Exercise requirements - Every record below should be printed exactly as given.

○ ○ ○ ○ ○

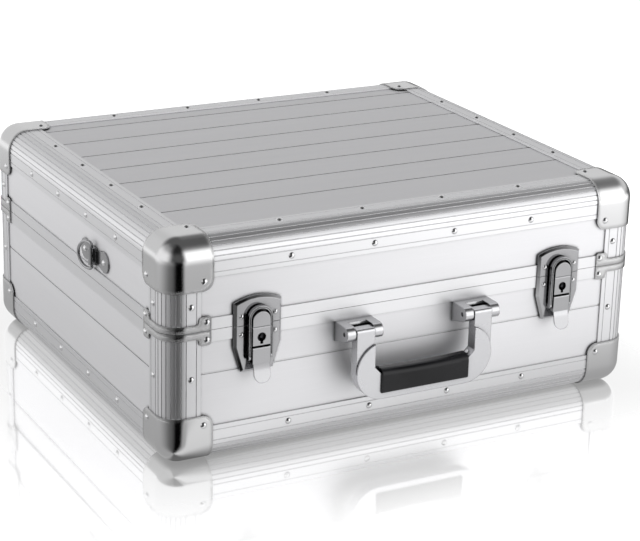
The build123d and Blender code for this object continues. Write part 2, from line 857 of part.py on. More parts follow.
def handle_frame():
    """Drop handle: two arms, raised round cheeks and the bar under the grip."""
    arm_outer = (handle_spacing + arm_width) / 2
    arm_inner = (handle_spacing - arm_width) / 2
    radius = handle_corner_radius
    grip_half = grip_length / 2
    bar_top = bar_height - handle_drop
    gusset = bar_top + grip_height - gusset_rise
    arm_back = arm_front - arm_depth
    with BuildSketch() as outline:
        with Locations((0, arm_top)):
            Rectangle(2 * arm_outer, handle_drop + arm_top, align=(Align.CENTER, Align.MAX))
        fillet(outline.vertices().group_by(Axis.Y)[0], radius)
        Polygon(
            (-arm_inner, arm_top),
            (-arm_inner, gusset + gusset_run),
            (-grip_half, gusset),
            (-grip_half, bar_top),
            (grip_half, bar_top),
            (grip_half, gusset),
            (arm_inner, gusset + gusset_run),
            (arm_inner, arm_top),
            align=None,
            mode=Mode.SUBTRACT,
        )
    with BuildSketch() as cheeks:
        middle = arm_outer - radius
        with Locations((-middle, radius - handle_drop), (middle, radius - handle_drop)):
            Circle(radius)
        with Locations((0, -handle_drop)):
            Rectangle(2 * (arm_outer - radius), bar_height, align=(Align.CENTER, Align.MIN))
        add(outline.sketch, mode=Mode.INTERSECT)
    with BuildPart() as frame:
        with BuildSketch(face_plane(0, handle_pivot_z, arm_back)):
            add(outline.sketch)
        extrude(amount=arm_depth)
        crown = frame.edges().filter_by(Axis.X).group_by(Axis.Z)[-1].group_by(Axis.Y)[0]
        fillet(crown, arm_top_radius)
        with BuildSketch(face_plane(0, handle_pivot_z, arm_front)):
            add(cheeks.sketch)
        extrude(amount=cheek_raise)
        bore = handle_pin_radius + running_clearance
        pivot_bore(0, handle_pivot_off, handle_pivot_z, bore, arm_outer + arm_width)
        for end in (-1, 1):
            with BuildSketch(gusset_plane(end)):
                Circle(screw_radius / 2)
            extrude(amount=-grip_front_radius, mode=Mode.SUBTRACT)
    return frame


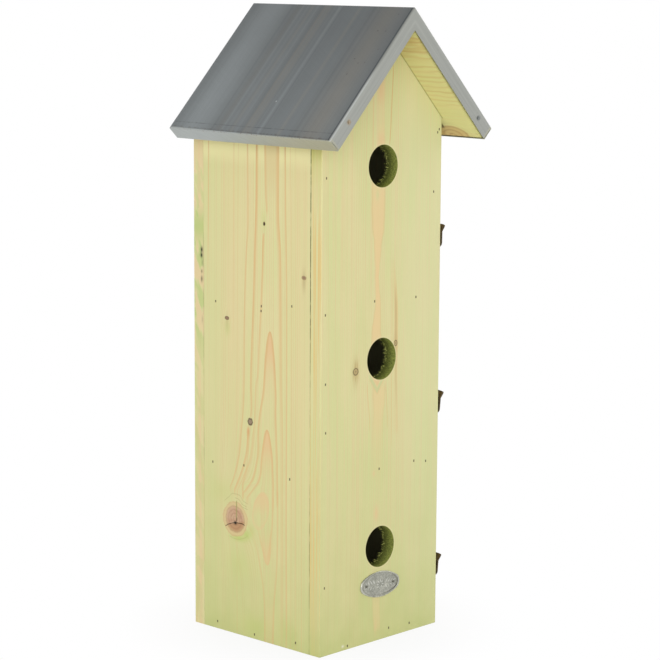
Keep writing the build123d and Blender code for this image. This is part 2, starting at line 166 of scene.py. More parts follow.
class Nodes:
    """Short calls that add and link the nodes of one material or world."""

    def __init__(self, owner):
        owner.use_nodes = True
        self.tree = owner.node_tree
        self.tree.nodes.clear()

    def feed(self, socket, value):
        """Sets a socket, or links it to a value or to another node's socket."""
        if isinstance(value, Value):
            value = value.socket
        if isinstance(value, bpy.types.NodeSocket):
            self.tree.links.new(value, socket)
        else:
            socket.default_value = value

    def add(self, kind, inputs=None, **settings):
        node = self.tree.nodes.new(kind)
        for key, value in settings.items():
            setattr(node, key, value)
        for name, value in (inputs or {}).items():
            self.feed(node.inputs[name], value)
        return node

    def math(self, operation, *values, clamp=False):
        node = self.add("ShaderNodeMath", dict(enumerate(values)), operation=operation, use_clamp=clamp)
        return Value(self, node.outputs[0])

    def mix_shaders(self, share, first, second):
        inputs = {0: share, 1: first.outputs[0], 2: second.outputs[0]}
        return self.add("ShaderNodeMixShader", inputs).outputs[0]


class Shade(Nodes):
    """A surface that is painted in coats: each coat covers the colour so far by its share.

    place is (across, along, depth) on the board, in millimetres, and along runs with the grain."""

    def __init__(self, name, metallic=0.0, roughness=0.6, specular=0.5):
        self.material = bpy.data.materials.new(name)
        super().__init__(self.material)
        self.surface = self.add("ShaderNodeBsdfPrincipled", {
            "Metallic": metallic, "Roughness": roughness, "Specular IOR Level": specular,
        })
        self.add("ShaderNodeOutputMaterial", {"Surface": self.surface.outputs[0]})
        metres = self.add("ShaderNodeTexCoord").outputs["Object"]
        millimetres = self.add("ShaderNodeVectorMath", {0: metres, "Scale": 1 / MM}, operation="SCALE")
        split = self.add("ShaderNodeSeparateXYZ", {0: millimetres.outputs[0]})
        self.x, self.y, self.z = (Value(self, socket) for socket in split.outputs)
        self.place = (self.x, self.y, self.z)
        self.colour = None

    def spot(self, centre, size):
        """A soft oval spot on the board, 1 in its middle."""
        across, along = self.place[:2]
        return across.bell(centre[0], size[0]) * along.bell(centre[1], size[1])

    def length(self, right, up):
        """Length of the way right and up."""
        return self.math("SQRT", right * right + up * up)

    def noise(self, sizes, place=None, detail=2.0, roughness=0.5, seed=0.0):
        """Noise from 0 to 1. sizes is its grain in millimetres: one number, or one for each way of place."""
        sizes = sizes if isinstance(sizes, tuple) else (sizes,) * 3
        parts = [part / size + seed for part, size in zip(place or self.place, sizes)]
        join = self.add("ShaderNodeCombineXYZ", dict(enumerate(parts)))
        inputs = {"Vector": join.outputs[0], "Scale": 1.0, "Detail": detail, "Roughness": roughness}
        return Value(self, self.add("ShaderNodeTexNoise", inputs).outputs["Fac"])

    def mix(self, share, first, second):
        return self.add("ShaderNodeMix", {0: share, 6: first, 7: second}, data_type="RGBA").outputs[2]

    def lighten(self, colour, factor):
        """The colour times a number that changes over the surface."""
        colour = colour[:3] if isinstance(colour, tuple) else colour
        return self.add("ShaderNodeVectorMath", {0: colour, "Scale": factor}, operation="SCALE").outputs[0]

    def coat(self, share, ink):
        self.colour = self.mix(share, self.colour, ink)

    def dim(self, factor):
        self.colour = self.lighten(self.colour, factor)

    def bump(self, height, depth):
        """Surface relief; height from 0 to 1 stands for depth in millimetres."""
        node = self.add("ShaderNodeBump", {"Strength": 1.0, "Distance": depth * MM, "Height": height})
        self.feed(self.surface.inputs["Normal"], node.outputs["Normal"])

    def paint(self, roughness=None):
        """Closes the surface with its last colour, and returns the material."""
        self.feed(self.surface.inputs["Base Color"], self.colour)
        if roughness is not None:
            self.feed(self.surface.inputs["Roughness"], roughness)
        return self.material


# Colours of the stained pine
PALE = tone(223, 214, 161)
GREEN = tone(209, 214, 150)
PEACH = tone(226, 202, 152)
LINE = tone(220, 184, 130)
FINE = tone(216, 193, 138)
SALMON = tone(227, 193, 144)
BLACK = tone(30, 26, 16)
GLOW = tone(190, 204, 118)
# Entrance bore walls: stain taken up by the end grain together with painted shade, darker deeper in
BORE_STAIN_AND_SHADE = tone(132, 140, 66)
BORE_DEEP_SHADE = tone(98, 104, 48)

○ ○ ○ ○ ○

Result of this exercise -
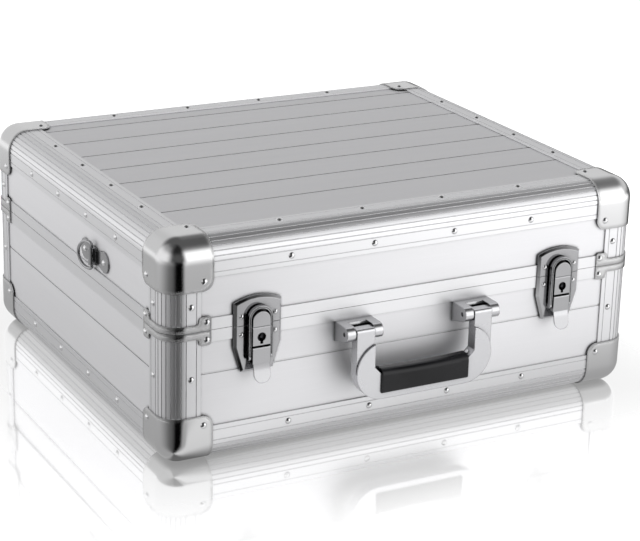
The build123d and Blender code for this object continues. Write part 2, from line 857 of part.py on. More parts follow.
def handle_frame():
    """Drop handle: two arms, raised round cheeks and the bar under the grip."""
    arm_outer = (handle_spacing + arm_width) / 2
    arm_inner = (handle_spacing - arm_width) / 2
    radius = handle_corner_radius
    grip_half = grip_length / 2
    bar_top = bar_height - handle_drop
    gusset = bar_top + grip_height - gusset_rise
    arm_back = arm_front - arm_depth
    with BuildSketch() as outline:
        with Locations((0, arm_top)):
            Rectangle(2 * arm_outer, handle_drop + arm_top, align=(Align.CENTER, Align.MAX))
        fillet(outline.vertices().group_by(Axis.Y)[0], radius)
        Polygon(
            (-arm_inner, arm_top),
            (-arm_inner, gusset + gusset_run),
            (-grip_half, gusset),
            (-grip_half, bar_top),
            (grip_half, bar_top),
            (grip_half, gusset),
            (arm_inner, gusset + gusset_run),
            (arm_inner, arm_top),
            align=None,
            mode=Mode.SUBTRACT,
        )
    with BuildSketch() as cheeks:
        middle = arm_outer - radius
        with Locations((-middle, radius - handle_drop), (middle, radius - handle_drop)):
            Circle(radius)
        with Locations((0, -handle_drop)):
            Rectangle(2 * (arm_outer - radius), bar_height, align=(Align.CENTER, Align.MIN))
        add(outline.sketch, mode=Mode.INTERSECT)
    with BuildPart() as frame:
        with BuildSketch(face_plane(0, handle_pivot_z, arm_back)):
            add(outline.sketch)
        extrude(amount=arm_depth)
        crown = frame.edges().filter_by(Axis.X).group_by(Axis.Z)[-1].group_by(Axis.Y)[0]
        fillet(crown, arm_top_radius)
        with BuildSketch(face_plane(0, handle_pivot_z, arm_front)):
            add(cheeks.sketch)
        extrude(amount=cheek_raise)
        bore = handle_pin_radius + running_clearance
        pivot_bore(0, handle_pivot_off, handle_pivot_z, bore, arm_outer + arm_width)
        for end in (-1, 1):
            with BuildSketch(gusset_plane(end)):
                Circle(screw_radius / 2)
            extrude(amount=-grip_front_radius, mode=Mode.SUBTRACT)
    return frame


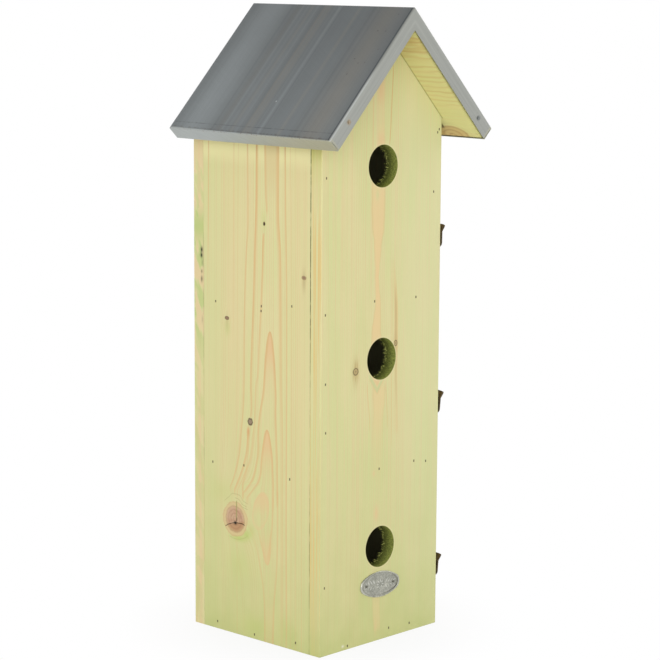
Keep writing the build123d and Blender code for this image. This is part 2, starting at line 166 of scene.py. More parts follow.
class Nodes:
    """Short calls that add and link the nodes of one material or world."""

    def __init__(self, owner):
        owner.use_nodes = True
        self.tree = owner.node_tree
        self.tree.nodes.clear()

    def feed(self, socket, value):
        """Sets a socket, or links it to a value or to another node's socket."""
        if isinstance(value, Value):
            value = value.socket
        if isinstance(value, bpy.types.NodeSocket):
            self.tree.links.new(value, socket)
        else:
            socket.default_value = value

    def add(self, kind, inputs=None, **settings):
        node = self.tree.nodes.new(kind)
        for key, value in settings.items():
            setattr(node, key, value)
        for name, value in (inputs or {}).items():
            self.feed(node.inputs[name], value)
        return node

    def math(self, operation, *values, clamp=False):
        node = self.add("ShaderNodeMath", dict(enumerate(values)), operation=operation, use_clamp=clamp)
        return Value(self, node.outputs[0])

    def mix_shaders(self, share, first, second):
        inputs = {0: share, 1: first.outputs[0], 2: second.outputs[0]}
        return self.add("ShaderNodeMixShader", inputs).outputs[0]


class Shade(Nodes):
    """A surface that is painted in coats: each coat covers the colour so far by its share.

    place is (across, along, depth) on the board, in millimetres, and along runs with the grain."""

    def __init__(self, name, metallic=0.0, roughness=0.6, specular=0.5):
        self.material = bpy.data.materials.new(name)
        super().__init__(self.material)
        self.surface = self.add("ShaderNodeBsdfPrincipled", {
            "Metallic": metallic, "Roughness": roughness, "Specular IOR Level": specular,
        })
        self.add("ShaderNodeOutputMaterial", {"Surface": self.surface.outputs[0]})
        metres = self.add("ShaderNodeTexCoord").outputs["Object"]
        millimetres = self.add("ShaderNodeVectorMath", {0: metres, "Scale": 1 / MM}, operation="SCALE")
        split = self.add("ShaderNodeSeparateXYZ", {0: millimetres.outputs[0]})
        self.x, self.y, self.z = (Value(self, socket) for socket in split.outputs)
        self.place = (self.x, self.y, self.z)
        self.colour = None

    def spot(self, centre, size):
        """A soft oval spot on the board, 1 in its middle."""
        across, along = self.place[:2]
        return across.bell(centre[0], size[0]) * along.bell(centre[1], size[1])

    def length(self, right, up):
        """Length of the way right and up."""
        return self.math("SQRT", right * right + up * up)

    def noise(self, sizes, place=None, detail=2.0, roughness=0.5, seed=0.0):
        """Noise from 0 to 1. sizes is its grain in millimetres: one number, or one for each way of place."""
        sizes = sizes if isinstance(sizes, tuple) else (sizes,) * 3
        parts = [part / size + seed for part, size in zip(place or self.place, sizes)]
        join = self.add("ShaderNodeCombineXYZ", dict(enumerate(parts)))
        inputs = {"Vector": join.outputs[0], "Scale": 1.0, "Detail": detail, "Roughness": roughness}
        return Value(self, self.add("ShaderNodeTexNoise", inputs).outputs["Fac"])

    def mix(self, share, first, second):
        return self.add("ShaderNodeMix", {0: share, 6: first, 7: second}, data_type="RGBA").outputs[2]

    def lighten(self, colour, factor):
        """The colour times a number that changes over the surface."""
        colour = colour[:3] if isinstance(colour, tuple) else colour
        return self.add("ShaderNodeVectorMath", {0: colour, "Scale": factor}, operation="SCALE").outputs[0]

    def coat(self, share, ink):
        self.colour = self.mix(share, self.colour, ink)

    def dim(self, factor):
        self.colour = self.lighten(self.colour, factor)

    def bump(self, height, depth):
        """Surface relief; height from 0 to 1 stands for depth in millimetres."""
        node = self.add("ShaderNodeBump", {"Strength": 1.0, "Distance": depth * MM, "Height": height})
        self.feed(self.surface.inputs["Normal"], node.outputs["Normal"])

    def paint(self, roughness=None):
        """Closes the surface with its last colour, and returns the material."""
        self.feed(self.surface.inputs["Base Color"], self.colour)
        if roughness is not None:
            self.feed(self.surface.inputs["Roughness"], roughness)
        return self.material


# Colours of the stained pine
PALE = tone(223, 214, 161)
GREEN = tone(209, 214, 150)
PEACH = tone(226, 202, 152)
LINE = tone(220, 184, 130)
FINE = tone(216, 193, 138)
SALMON = tone(227, 193, 144)
BLACK = tone(30, 26, 16)
GLOW = tone(190, 204, 118)
# Entrance bore walls: stain taken up by the end grain together with painted shade, darker deeper in
BORE_STAIN_AND_SHADE = tone(132, 140, 66)
BORE_DEEP_SHADE = tone(98, 104, 48)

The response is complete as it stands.